The Software IP Report

Patent-Eligibility: Question of Fact or Law?

By Charles Bieneman
01/02/2019

Categories: Patent Eligibility, Software Patents, The Software IP Report

Unsurprisingly, a Federal Circuit panel has affirmed the USPTO’s refusal to withdraw a patent-eligibility rejection under 35 U.S.C. § 101 for claims directed to playing and wagering on a dice game. In re Marco Guldenaar Holding B.V.No. 2017-2465 (Fed. Cir. Dec. 28, 2018). Interestingly, however, while unanimous in the judgment, the panel disagreed about the application of the two-step test set forth by the Supreme Court in Alice Corp. v. CLS Bank International573 U.S. 208 (2014). The majority opinion (Judge Chen joined by Judge Bryson) applied a standard of review under which, as set forth in Berkheimer v. HP Inc. (Fed. Cir. 2018),  § 101 patent-eligibility “is a question of law that may contain underlying issues of fact.” Judge Mayer concurred in the judgment because, in his view, the § 101 patent-eligibility analysis does not include questions of fact.

The claims whose rejection was under appeal were easy enough to address. The representative claim recited:

1. A method of playing a dice game comprising:

providing a set of dice, the set of dice comprising a first die, a second die, and a third die, wherein only a single face of the first die has a first die marking, wherein only two faces of the second die have an identical second die marking, and wherein only

three faces of the third die have an identical third die marking;

placing at least one wager on at least one of the following: that the first die marking on the first die will appear face up, that the second die marking on the second die will appear face up, that the third die marking on the third die will appear face up, or any combination thereof;

rolling the set of dice; and

paying a payout amount if the at least one wager occurs.

Judge Chen’s opinion compared this claim to the claims directed to a wagering card game held ineligible in In re Smith (Fed. Cir. 2016). The Federal’s circuit agreed with the PTAB that the claims were directed to abstract rules for playing a game, and, as explained in Smith,as such were not patent-eligible. Further, the court rejected the Appellant’s argument that claimed markings on dice amounted to “significantly more” than the abstract idea; these markings were printed matter, and as such “outside the scope of § 101.” While “inventions in the gaming arts are not necessarily foreclosed from patent protection under § 101,” the claims here did not pass the requisite thresholds.

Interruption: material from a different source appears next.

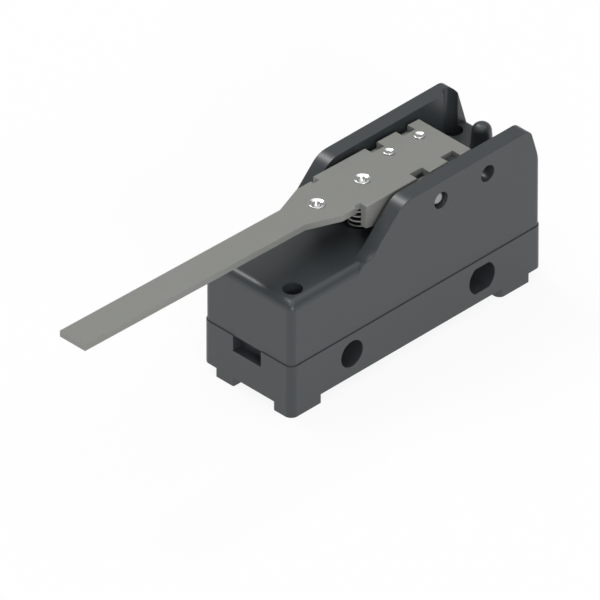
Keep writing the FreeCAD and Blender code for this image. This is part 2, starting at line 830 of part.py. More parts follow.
def make_blade():
    """Build the snap blade: a flat middle leg between two legs that bow down, and a wide tail."""
    blade = Piece("snap_blade")
    bows = blade.sketch("XZ_Plane")
    draw_bow(bows)
    blade.pad(bows, "blade_width", symmetric=True)
    gap = blade.sketch("XY_Plane", "blade_height + blade_thick")
    inner = "(middle_leg / 2 + leg_gap)"
    rectangle(gap, "leg_front - overcut", "leg_rear", f"-{inner}", inner)
    blade.pocket(gap, "leg_sag + 2 * blade_thick")
    middle = blade.sketch("XY_Plane", "blade_height")
    tail = "blade_width / 2"
    corners = [("-blade_pivot - blade_end", "-middle_leg / 2"), ("leg_rear", "-middle_leg / 2")]
    corners += [("leg_rear", f"-{tail}"), ("blade_tail", f"-{tail}")]
    corners += [("blade_tail", tail), ("leg_rear", tail)]
    corners += [("leg_rear", "middle_leg / 2"), ("-blade_pivot - blade_end", "middle_leg / 2")]
    polygon(middle, corners)
    blade.pad(middle, "blade_thick")
    hole = blade.sketch("XY_Plane", "blade_height + blade_thick")
    circle(hole, "contact_along", "0", "contact_shank + metal_fit")
    blade.pocket(hole, "blade_thick")
    return blade


def draw_bow(profile):
    """Draw the side view of the bowed legs, two equal arcs one blade thickness apart."""
    bend = "(((leg_rear - leg_front + leg_overlap) ^ 2) / 4 + leg_sag ^ 2) / (2 * leg_sag)"
    ends = ("leg_front", "leg_rear + leg_overlap")
    levels = ("blade_height + blade_thick", "blade_height")
    for level in levels:
        spots = [FreeCAD.Vector(value(along), value(level), 0) for along in ends]
        low = FreeCAD.Vector((spots[0].x + spots[1].x) / 2, spots[0].y - value("leg_sag"), 0)
        profile.addGeometry(Part.Arc(spots[0], low, spots[1]), False)
    top = [FreeCAD.Vector(value(along), value(levels[0]), 0) for along in ends]
    bottom = [FreeCAD.Vector(value(along), value(levels[1]), 0) for along in ends]
    for upper, lower in zip(top, bottom):
        profile.addGeometry(Part.LineSegment(upper, lower), False)
    for arc, level in enumerate(levels):
        for point, along in enumerate(ends, 1):
            tie(profile, "DistanceX", arc, point, along)
            tie(profile, "DistanceY", arc, point, level)
            profile.addConstraint(Sketcher.Constraint("Coincident", arc, point, 1 + point, arc + 1))
        bond = profile.addConstraint(Sketcher.Constraint("Radius", arc, value(bend)))
        profile.setExpression(f"Constraints[{bond}]", bound(bend))


def make_contact(node, corners):
    """Turn one contact from its half section, on the contacts' shared axis."""
    contact = Piece(node)
    section = contact.sketch("XZ_Plane", along="contact_along")
    polygon(section, corners)
    contact.revolve(section)
    return contact


def make_contacts():
    """Build the moving contact and the two fixed ones above and below it."""
    under = "blade_height"
    over = "(blade_height + blade_thick)"
    low = f"({under} - contact_head)"
    high = f"({over} + contact_head)"
    moving = [("0", low), ("contact_radius", low), ("contact_radius", under), ("contact_shank", under)]
    moving += [("contact_shank", over), ("contact_radius", over), ("contact_radius", high), ("0", high)]
    upper = [("0", f"{high} + contact_touch"), ("contact_radius", f"{high} + contact_touch")]
    upper += [("contact_radius", closed_arm()), ("contact_shank", closed_arm())]
    top = f"{closed_arm()} + terminal_thick"
    upper += [("contact_shank", top), ("0", top)]
    lower = [("0", f"{low} - contact_gap"), ("contact_radius", f"{low} - contact_gap")]
    lower += [("contact_radius", open_shelf()), ("contact_shank", open_shelf())]
    bottom = f"{open_shelf()} - terminal_thick"
    lower += [("contact_shank", bottom), ("0", bottom)]
    pieces = [make_contact("moving_contact", moving), make_contact("closed_contact", upper)]
    pieces.append(make_contact("open_contact", lower))
    return pieces


def closed_arm():
    """Give the height of the underside of the arm that holds the closed contact."""
    return "(blade_height + blade_thick + 2 * contact_head + contact_touch)"


def open_shelf():
    """Give the height of the top of the shelf that holds the open contact."""
    return "(blade_height - 2 * contact_head - contact_gap)"


def make_terminal(name):
    """Bend one terminal: a plate in its recess and a leg up through the floor, with any arm."""
    terminal = Piece(f"{name}_terminal")
    under = "-base_drop + recess_depth - terminal_thick"
    middle = terminal_spots()[name]
    leg = leg_spots()[name]
    plate = terminal.sketch("XY_Plane", under)
    low = f"{middle} - terminal_length / 2" if name != "closed" else leg
    high = f"{middle} + terminal_length / 2" if name == "closed" else f"{leg} + terminal_thick"
    side = "(terminal_width / 2)"
    rectangle(plate, low, high, f"-recess_shift - {side}", f"-recess_shift + {side}")
    terminal.pad(plate, "terminal_thick")
    upright = terminal.sketch("XY_Plane", under)
    rectangle(upright, leg, f"{leg} + terminal_thick", "-leg_width / 2", "leg_width / 2")
    tops = {"common": anchor_top(), "open": open_shelf(), "closed": f"{closed_arm()} + terminal_thick"}
    terminal.pad(upright, f"{tops[name]} - ({under})")
    if name != "common":
        add_arm(terminal, name, leg)
    hole = terminal.sketch("XY_Plane", under)
    circle(hole, middle, "-recess_shift", "terminal_screw_radius + metal_fit")
    terminal.pocket(hole, "terminal_thick", upward=True)
    return terminal


def add_arm(terminal, name, leg):
    """Add the level arm that carries a fixed contact, with the contact's hole."""
    levels = {"open": f"{open_shelf()} - terminal_thick", "closed": closed_arm()}
    near_end = {"open": leg, "closed": "contact_along - contact_radius"}
    far_end = {"open": "contact_along + contact_radius", "closed": f"{leg} + terminal_thick"}
    arm = terminal.sketch("XY_Plane", levels[name])
    rectangle(arm, near_end[name], far_end[name], "-leg_width / 2", "leg_width / 2")
    terminal.pad(arm, "terminal_thick")
    hole = terminal.sketch("XY_Plane", levels[name])
    circle(hole, "contact_along", "0", "contact_shank + metal_fit")
    terminal.pocket(hole, "terminal_thick", upward=True)


def anchor_top():
    """Give the height of the top of the bracket that the blade hangs in."""
    return "(blade_height + blade_thick + anchor_gap + anchor_lip)"


def make_anchor():
    """Build the bracket with a notch for the middle leg and a lug before each bowed leg."""
    anchor = Piece("blade_anchor")
    section = anchor.sketch("XZ_Plane")
    back = "-common_leg"
    throat = "-blade_pivot - blade_end - leg_front_gap"
    sill = "(blade_height - anchor_gap)"
    lintel = "(blade_height + blade_thick + anchor_gap)"
    lug_end = "leg_front - leg_front_gap"
    corners = [(back, f"{sill} - anchor_lip"), (lug_end, f"{sill} - anchor_lip"), (lug_end, lintel)]
    corners += [(f"{lug_end} - anchor_lip", lintel), (f"{lug_end} - anchor_lip", sill), (throat, sill)]
    corners += [(throat, lintel), ("-blade_pivot + anchor_jaw", lintel)]
    corners += [("-blade_pivot + anchor_jaw", anchor_top()), (back, anchor_top())]
    polygon(section, corners)
    anchor.pad(section, "2 * anchor_half", symmetric=True)
    gap = anchor.sketch("XY_Plane", lintel)
    inner = "(middle_leg / 2 + leg_gap)"
    rectangle(gap, "-blade_pivot + anchor_jaw", "leg_front", f"-{inner}", inner)
    anchor.pocket(gap, "blade_thick + 2 * anchor_gap + anchor_dip")
    return anchor


def make_terminal_screw(name):
    """Turn one terminal screw, with a slotted head below and its shank up in the base."""
    screw = Piece(f"{name}_terminal_screw")
    section = screw.sketch("XZ_Plane")
    height = "terminal_screw_head_height"
    tip = f"{height} + clamp_thick + terminal_thick + terminal_screw_length"
    corners = [("0", "0"), ("terminal_screw_head", "0"), ("terminal_screw_head", height)]
    corners += [("terminal_screw_radius", height), ("terminal_screw_radius", tip), ("0", tip)]
    polygon(section, corners)
    screw.revolve(section)
    slot = screw.sketch("XY_Plane")
    half = "terminal_drive_width / 2"
    reach = "(terminal_screw_head + overcut)"
    rectangle(slot, f"-{reach}", reach, f"-{half}", half)
    screw.pocket(slot, "terminal_drive_depth", upward=True)
    under = "-base_drop + recess_depth - terminal_thick - clamp_thick"
    screw.place(along=terminal_spots()[name], across="-recess_shift", height=f"{under} - {height}")
    return screw


def make_clamp(name):
    """Build the square plate that a terminal screw presses on the wire."""
    clamp = Piece(f"{name}_clamp_plate")
    plan = clamp.sketch("XY_Plane")
    half = "clamp_side / 2"
    rectangle(plan, f"-{half}", half, f"-{half}", half)
    clamp.pad(plan, "clamp_thick")
    clamp.fillet("clamp_corner", is_upright)
    hole = clamp.sketch("XY_Plane")
    circle(hole, "0", "0", "terminal_screw_radius + metal_fit")
    clamp.pocket(hole, "clamp_thick", upward=True)
    under = "-base_drop + recess_depth - terminal_thick - clamp_thick"
    clamp.place(along=terminal_spots()[name], across="-recess_shift", height=under)
    return clamp


def make_cover_screw(name):
    """Turn one cover screw with a hexagon socket, down in its hole."""
    screw = Piece(f"cover_screw_{name}")
    section = screw.sketch("XZ_Plane")
    reach = "screw_seat + screw_bite"
    corners = [("0", f"-({reach})"), ("screw_shank", f"-({reach}) + screw_shank"), ("screw_shank", "0")]
    corners += [("screw_head_radius", "0"), ("screw_head_radius", "screw_head_height")]
    corners.append(("0", "screw_head_height"))
    polygon(section, corners)
    screw.revolve(section)
    socket = screw.sketch("XY_Plane", "screw_head_height")
    angles = [f"{360 * step / SOCKET_SIDES}deg" for step in range(SOCKET_SIDES)]
    polygon(socket, [(f"screw_drive * cos({angle})", f"screw_drive * sin({angle})") for angle in angles])
    screw.pocket(socket, "screw_drive_depth")
    along, across = screw_spots()[name]
    screw.place(along=along, across=across, height="parting_height + screw_seat")
    return screw


def make_all():
    """Build every piece of the switch."""
    make_base()
    make_cover()
    make_lever()
    make_strip()
    make_rivet("lever_rivet_front", "-rivet_front")
    make_rivet("lever_rivet_rear", "-rivet_rear")
    make_stud("lever_stud_front", "stud_front")
    make_stud("lever_stud_rear", "stud_front + stud_pitch")
    make_pin()
    make_plunger()
    make_cap()
    make_spring()
    make_blade()
    make_contacts()
    make_anchor()
    for name in terminal_spots():
        make_terminal(name)
        make_terminal_screw(name)
        make_clamp(name)
    for name in screw_spots():
        make_cover_screw(name)


def check_model():
    """Stop if any object failed or any piece is not one valid solid."""
    document.recompute()
    for item in document.Objects:
        if "Invalid" in item.State or "Error" in item.State:
            raise ValueError(f"{item.Label} failed: {item.State}")
    for body in NODES:
        shape = body.Shape
        if shape.isNull() or not shape.isValid() or len(shape.Solids) != 1:
            raise ValueError(f"{body.Label} is not one valid solid")


def write_parts():
    """Write each piece to a file of its own name."""
    os.makedirs("parts", exist_ok=True)
    for body in NODES:
        body.Shape.exportStep(f"parts/{body.Label}.step")


make_all()
check_model()
write_parts()
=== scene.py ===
"""Dresses a lever micro switch: moulded housing, folded steel lever, rivets, pin, plunger and spring.

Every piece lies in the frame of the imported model, in metres: the origin is on the axis of the round
mounting hole at the middle of the width, +X runs away from the lever's tip and +Z is up.
"""
import enum
import json
import logging
import math
from dataclasses import dataclass, field

import bmesh
import bpy
from mathutils import Matrix, Vector


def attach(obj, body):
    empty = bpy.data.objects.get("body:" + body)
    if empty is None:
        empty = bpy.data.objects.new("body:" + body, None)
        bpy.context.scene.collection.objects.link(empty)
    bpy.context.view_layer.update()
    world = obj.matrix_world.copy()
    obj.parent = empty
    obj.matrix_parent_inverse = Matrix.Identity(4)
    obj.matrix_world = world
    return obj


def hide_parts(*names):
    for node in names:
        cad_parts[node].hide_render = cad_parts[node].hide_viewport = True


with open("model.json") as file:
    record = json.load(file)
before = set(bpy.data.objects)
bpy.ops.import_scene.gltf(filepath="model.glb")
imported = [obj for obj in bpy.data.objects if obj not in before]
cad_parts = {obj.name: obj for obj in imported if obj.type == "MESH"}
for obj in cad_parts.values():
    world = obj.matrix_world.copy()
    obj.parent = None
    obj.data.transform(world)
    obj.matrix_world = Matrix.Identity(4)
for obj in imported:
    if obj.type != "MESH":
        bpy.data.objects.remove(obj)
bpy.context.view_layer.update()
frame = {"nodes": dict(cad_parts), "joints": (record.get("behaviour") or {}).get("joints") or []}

MM = 0.001
LOG = logging.getLogger("micro_switch")

# Corners nearer than this, in metres, are one corner
WELD = 0.000002
# Faces that meet at less than this lie in one plane
FLAT = math.radians(1.0)
# Edges that turn by more than the first are shaded sharp, by more than the second are broken
CREASE = math.radians(30.0)
SHARP = math.radians(35.0)
# Faces across a broken edge, across a turned corner, and round a turned piece
EASED_FACES = 2
CORNER_FACES = 4
TURNED_SIDES = 72
# Layers of a fine pattern, and how much each finer layer counts in any pattern
FINE_LAYERS = 3.0
LAYER_WEIGHT = 0.55

Colour = tuple[float, float, float]
Direction = tuple[float, float, float]
Point = tuple[float, float]


class Body(enum.Enum):
    """The rigid bodies that new pieces ride on."""

    HOUSING = "housing"
    LEVER = "lever_body"


class Grain(enum.Enum):
    """How the surface of a sheet or a turned piece is worked."""

    ROLLED = "rolled"
    TURNED = "turned"
    PLATED = "plated"


# What each axis is multiplied by before the marks are laid, so that they are long where it is small
STRETCH: dict[Grain, Direction] = {
    Grain.ROLLED: (0.05, 1.0, 1.0),
    Grain.TURNED: (1.0, 1.0, 0.2),
    Grain.PLATED: (1.0, 1.0, 1.0),
}


# Shader maths


class Value:
    """A shader socket that carries a number and takes part in sums."""

    def __init__(self, shader: "Shader", socket: bpy.types.NodeSocket) -> None:
        """Keep the socket and the shader it belongs to."""
        self.shader = shader
        self.socket = socket

    def _math(self, operation: str, *parts: "Value | float") -> "Value":
        """Add one Math node.

        Args:
            operation: the node's operation.
            parts: its inputs, in order.

        Returns:
            The node's result.
        """
        inputs = dict(enumerate(parts))
        return self.shader.node("ShaderNodeMath", {"operation": operation}, inputs)

    def __add__(self, other: "Value | float") -> "Value":
        """Add."""
        return self._math("ADD", self, other)

    __radd__ = __add__

    def __mul__(self, other: "Value | float") -> "Value":
        """Multiply."""
        return self._math("MULTIPLY", self, other)

    __rmul__ = __mul__

    def __sub__(self, other: "Value | float") -> "Value":
        """Take away."""
        return self._math("SUBTRACT", self, other)

    def __rsub__(self, other: "Value | float") -> "Value":
        """Take this away from the other."""
        return self._math("SUBTRACT", other, self)

    def __gt__(self, other: "Value | float") -> "Value":
        """Give 1 where this is greater, else 0."""
        return self._math("GREATER_THAN", self, other)

    def __lt__(self, other: "Value | float") -> "Value":
        """Give 1 where this is less, else 0."""
        return self._math("LESS_THAN", self, other)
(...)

Judge Mayer concurred in the judgment:

I agree that the claims at issue here are patent ineligible, but write separately to make two points. First, subject matter eligibility under 35 U.S.C. § 101 is a pure question of law, one that can, and should, be resolved at the earliest stages of litigation. Second, claims directed to dice, card, and board games can never meet the section 101 threshold because they endeavor to influence human behavior rather than effect technological change.

(Emphasis added.) Judge Mayer noted that, in the Supreme Court’s four § 101 decisions since 2010, the court “tellingly. . . never once suggested that the section 101 calculus includes any factual determinations.” In fact, Judge Mayer said, the patent owner in Alicetried “to turn the patent eligibility analysis into a factual quagmire” by arguing that “it’s computer-implemented settlement technique differed in material respects from conventional escrow methods.” But the Supreme Court “firmly rebuffed the effort,” declining to remand the case for factual inquiry.

Berkheimer, in Judge Mayer’s view, deviated from precedent in allowing that statements in a patent specification could be taken into account concerning “whether claimed elements were conventional.” According to Judge Mayer, a court should independently evaluate claims rather than rely “upon a patentee’s self-serving statements about the purported advantages of his claimed invention.”

Moreover, repeating statements in his 2014 Ultramercial concurrence, Judge Mayer called for patent-eligibility to be decided as early as possible in litigation, and to be divorced from the § 103 obviousness analysis, which does involve factual questions.